I am 19, in my first real relationship. The first person i've ever fought for, it was love at first sight. From both directions.

 

I recently found out on my own that he has been going behind my back meeting with his very depressed and suicidal ex for about 2 or 3 weeks. Just talking to her over coffee about her problems, in public. But that is bad enough considering she is rather crazy and refuse to let him go even though she claims she has NO romantic emotions for him.. but that he is the only one who understands what she's been through because she went through apparently a bunch of very bad things during the time they were together. He had promised me before that he had cut off ALL contact with her, even showing me a text in which he basically told her to piss off and leave us alone.

 

I have been very soft on him the entire relationship, it took time before I even TOLD him I didn't want him to be friends with her (I pretended to be OK with it for maybe 4 months) and after arguments I am always quick to forgive, causing him to not take me seriously.
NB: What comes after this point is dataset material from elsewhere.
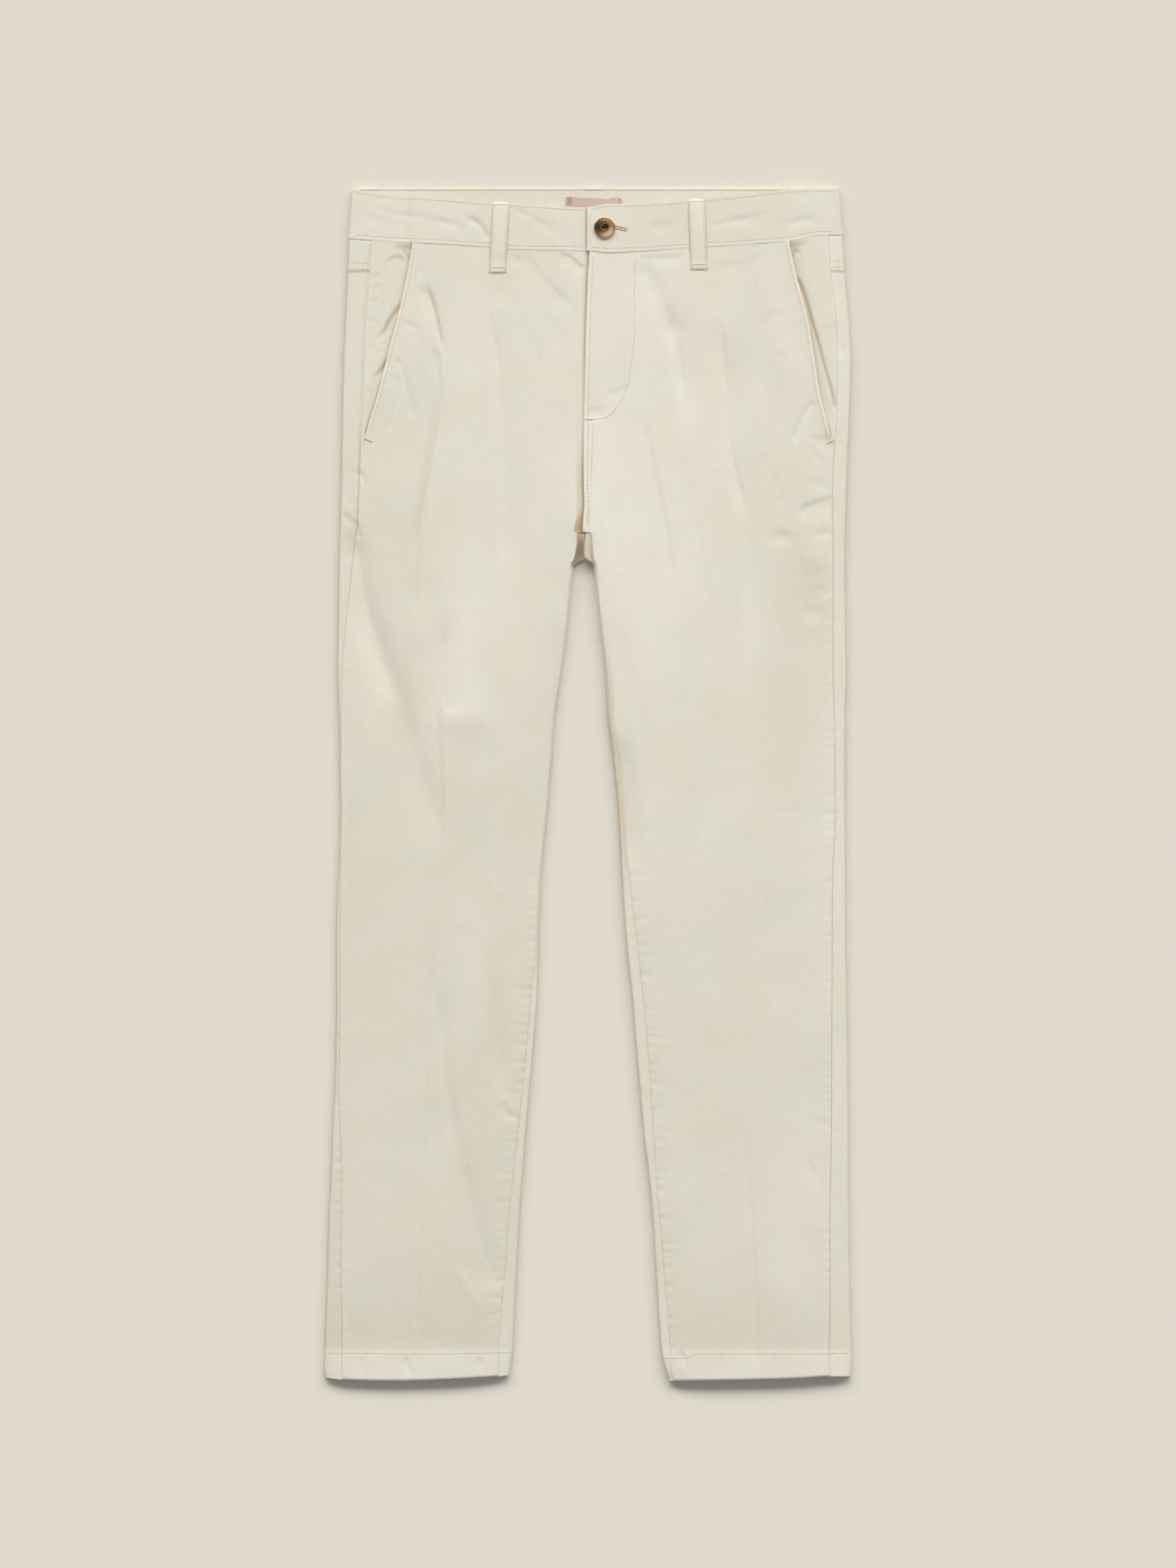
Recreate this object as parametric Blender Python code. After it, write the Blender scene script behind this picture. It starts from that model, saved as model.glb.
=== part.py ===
"""Cigarette trousers, laid flat on their back.

Frame: metres, +Z up. The garment lies on Z = 0, +Y points to the waist, and
the origin is the middle of the outline on the surface it lies on. "left" and
"right" are as seen from above. Tables and sizes are in millimetres.

Every cloth piece is a wall. The back panels lie on the surface and wrap
round the side and inner folds of each leg, up to the seams on top. The front
panels lie on them, between those seams.
"""
import math
import bpy
import bmesh
import numpy as np

MM = 0.001

# ---------------------------------------------------------------- main sizes
CLOTH = 1.2            # wall of one layer of twill
BAND = 1.6             # doubled waistband
SEAM_GAP = 0.3         # between pieces sewn edge to edge
LAYER_GAP = 0.3        # between layers that lie on each other
FOLD_RADIUS = 2.1      # outside radius of the side and inner folds
SLACK = 0.9            # loose air between front and back
EDGE_BLEND = 14.0      # width over which a panel settles beside a seam
HEM_TURN = 21.5        # depth of the turned-up hem
HEM_WALL = 1.5         # doubled, pressed hem
WAIST_SEAM_Y = 447.6   # where the panels' top stations stand
PANEL_LEVEL_Y = 419.7  # below this the rows run straight across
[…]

So this time we met up and talked about everything and I have honestly never seen him so crushed.. it was weird. But only days later he seemed OK again, but I told him I wanted a break, which he agreed to. I haven't heard from him since, haven't even seen him at school since then.

 

I believe that he IS capable of change, he might just need to realize that I am as important to him as he claims I am. I have gotten some advice.. that this break should last for a couple of months (which feels impossible right now, I already miss him and I feel like i'm dying, pathetic I know..) and that I should spend this time "finding" myself and gaining some confidence which in my case is needed well because I am extremely insecure and that is probably why I haven't been harder on him before.

 

I am not with him because I am afraid of being alone, I have been alone pretty much my entire life and I don't fear lonliness. I am very picky with who I let into my life and he is the first boy i've ever met who I have felt I can't be without and pretty much the first person I have felt I can be myself with, and I STILL feel that way. But trust is broken, obviously.

 

From what I have understood people have gotten through worse **** and come out stronger together on the other side.. they've been able to re-build trust. But I do realize it will take LOTS of work and that both of us are willing to START OVER. And he has made it clear that he is very willing to start over. We've gone through all the rules for if we start over already and I have made it clear that there will be no dating others during the break, which he seemed happy with luckily.

 

So questions.....

 

-How LONG should a break last? I know it is up to me but what is usually the best amount of time for a break?

 

-What do I need to do to re-gain my trust in him? I know that he needs to prove he can be trusted but he can't be the one to fix everything on his own, or am I wrong? I suppose we both need to make a change to be able to build a new and stronger relationship?

 

-What happens when we start seeing each other after the break? do we begin from the start right away and forget about the past or do we talk everything through one last time first?

 

I'm sorry for lots of text, I just really need to get everything out and I really want some help.. thanks.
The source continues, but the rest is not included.